Dlaczego Górski opisuje nieudane egzekucje? Mafia nie działa tak, jakby się mogło wydawać widzom filmów akcji. Tak zwani „chłopcy z miasta" to nie są wyuczeni przez służby specjalne zimni, profesjonalni, skuteczni zabójcy. To pospolite bandziory, które są w swym wstrętnym fachu samoukami – uczyli się kradzieży, upłynniania kradzionych samochodów, handlu narkotykami oraz zabijania metodą prób i błędów. Dlatego często wracali z roboty bez „łba" na koncie. Zawodziła ich broń (np. amunicja przechowywana w piwnicy zawilgotniała) albo umiejętności strzeleckie. Nie potrafili odpowiednio rozeznać się w terenie, brakowało im cierpliwości, wykańczał stres i alkohol. Ich ofiary ginęły jednak tak czy inaczej. W „Cynglu" trup się ściele gęsto, a krew się leje strumieniami.
Chłopcy z miasta
Górski pokazuje nam także w „Cynglu" jak polska mafia działała. Skąd bandyci mieli broń, jak grupy przekazywały sobie żołnierzy, dlaczego jedni gangsterzy ze sobą współpracowali, a inni prowadzili ze sobą wojny. Bardzo ważna jest hierarchia – co wolno żołnierzowi, czy można sprzeciwić się bossowi, gdzie przebiega granica, po przekroczeniu której jest już tylko śmierć. Trudno nie dopatrzeć się analogii do postępowania gangów z Pruszkowa i Wołomina, a potem także warszawskiego Mokotowa.

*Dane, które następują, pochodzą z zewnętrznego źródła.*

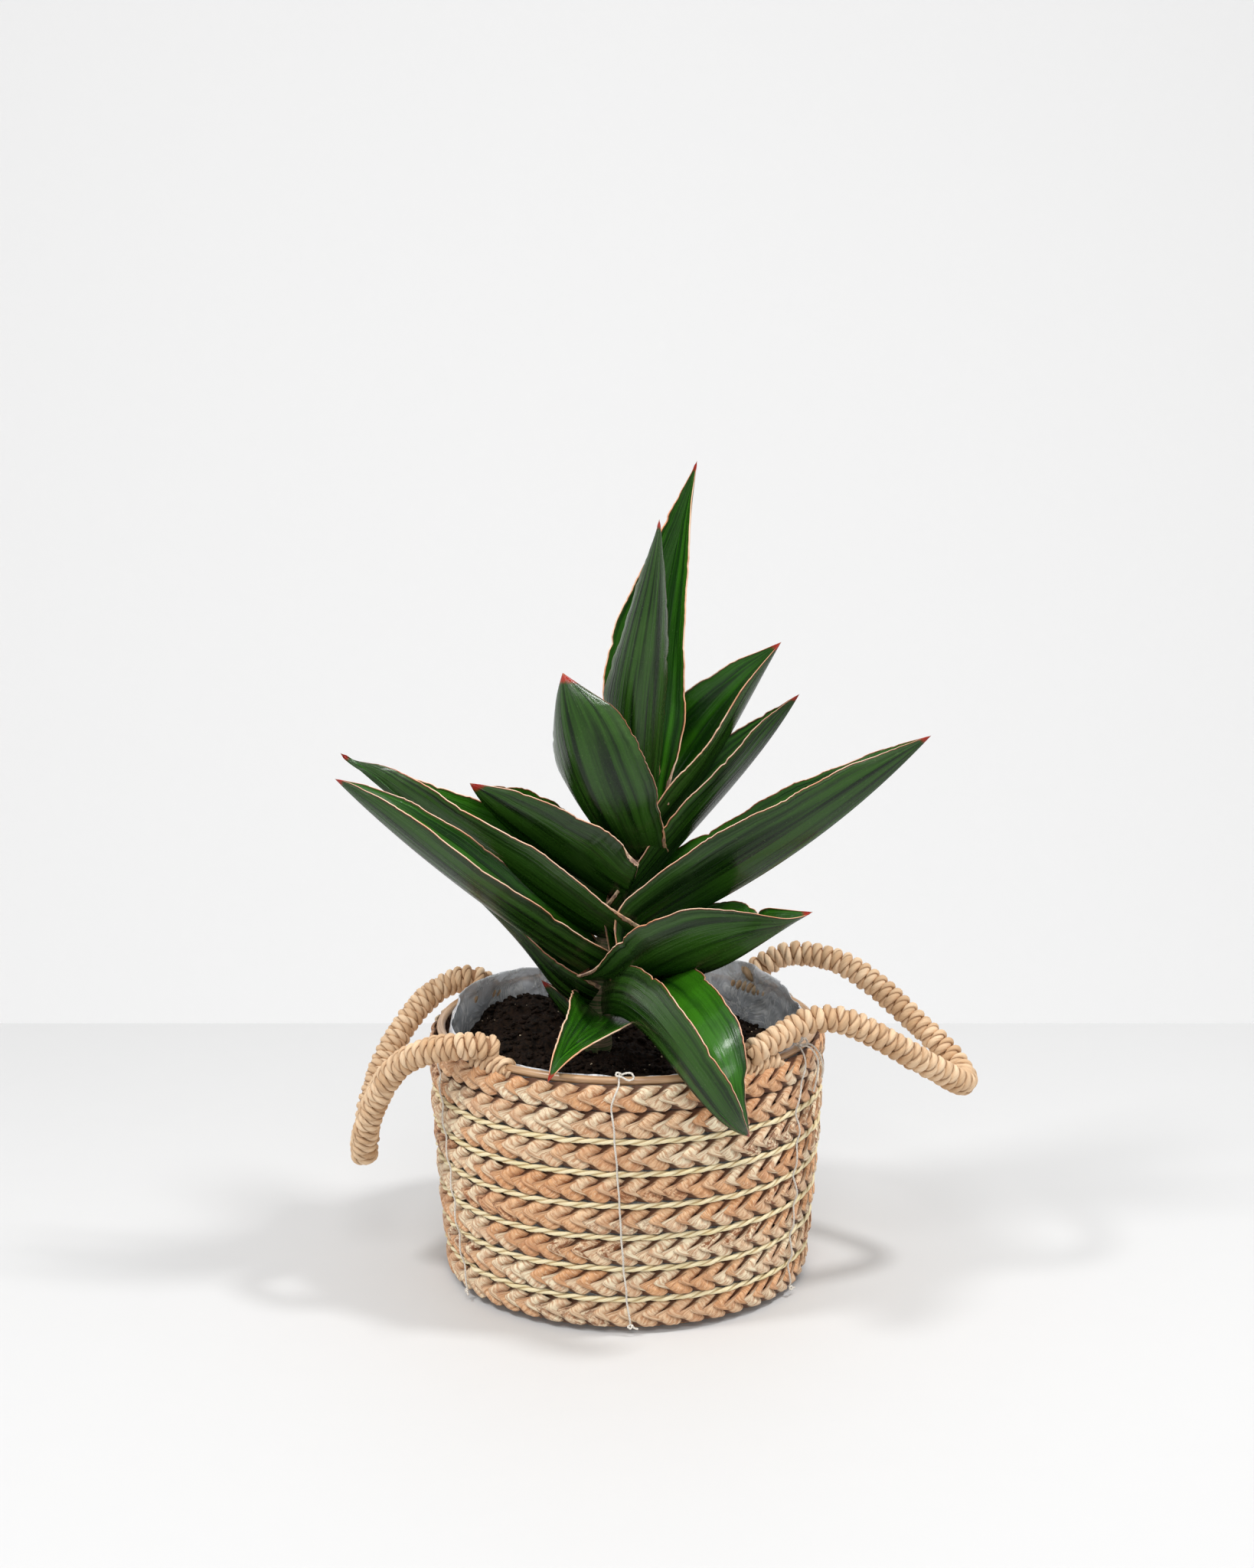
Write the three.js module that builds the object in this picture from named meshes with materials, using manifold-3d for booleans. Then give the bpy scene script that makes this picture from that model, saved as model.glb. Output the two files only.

Czerwony jest sprawnym handlarzem narkotyków. Rozprowadza prochy po klubach. Ma smykałkę do tej roboty, przynosi spore zyski swojej grupie. Jest lubiany. Dlaczego więc to właśnie jego boss wyznacza do wykonania egzekucji? Wydawało by się, że lepiej byłoby wysłać kogoś doświadczonego w zabijaniu, kogoś, kto ma już „łeb" na koncie. Intencje bossa są jednak jasne – chce mieć haka na swojego żołnierza. Mord to przestępstwo zupełnie innego kalibru niż rozprowadzanie prochów. To zbrodnia, za którą grozi nieporównanie wyższa kara. Egzekutor jest silniej związany z grupą, bo nie ma już odwrotu. Poza tym jest tańszy niż profesjonalny zabójca sprowadzony z zewnątrz. Dlatego Czerwony po spartoleniu jednej roboty, dostaje kolejne zlecenie.
Autor bestsellerów
Artur Górski to dziennikarz śledczy, korespondent wojenny i pisarz. Z wykształcenia jest historykiem. Największą sławę przyniosła mu wydana w 2014 roku książka „Masa o kobietach polskiej mafii" - zapis wielogodzinnych rozmów z najbardziej znanym polskim świadkiem koronnym Jarosławem Sokołowskim, ps. „Masa". Parę miesięcy później na listy bestsellerów trafiła kolejna książka Górskiego „Masa o pieniądzach polskiej mafii". Obie pozycje zostały nominowane do dorocznej nagrody Bestseller Empiku 2014, w kategorii: Literatura faktu. Nagrodę otrzymała pierwsza część cyklu, czyli „Masa o kobietach polskiej mafii".
Najnowsza powieść Górskiego „Cyngiel" została wydana przez wydawnictwo Burda Publishing Polska Sp. z o.o.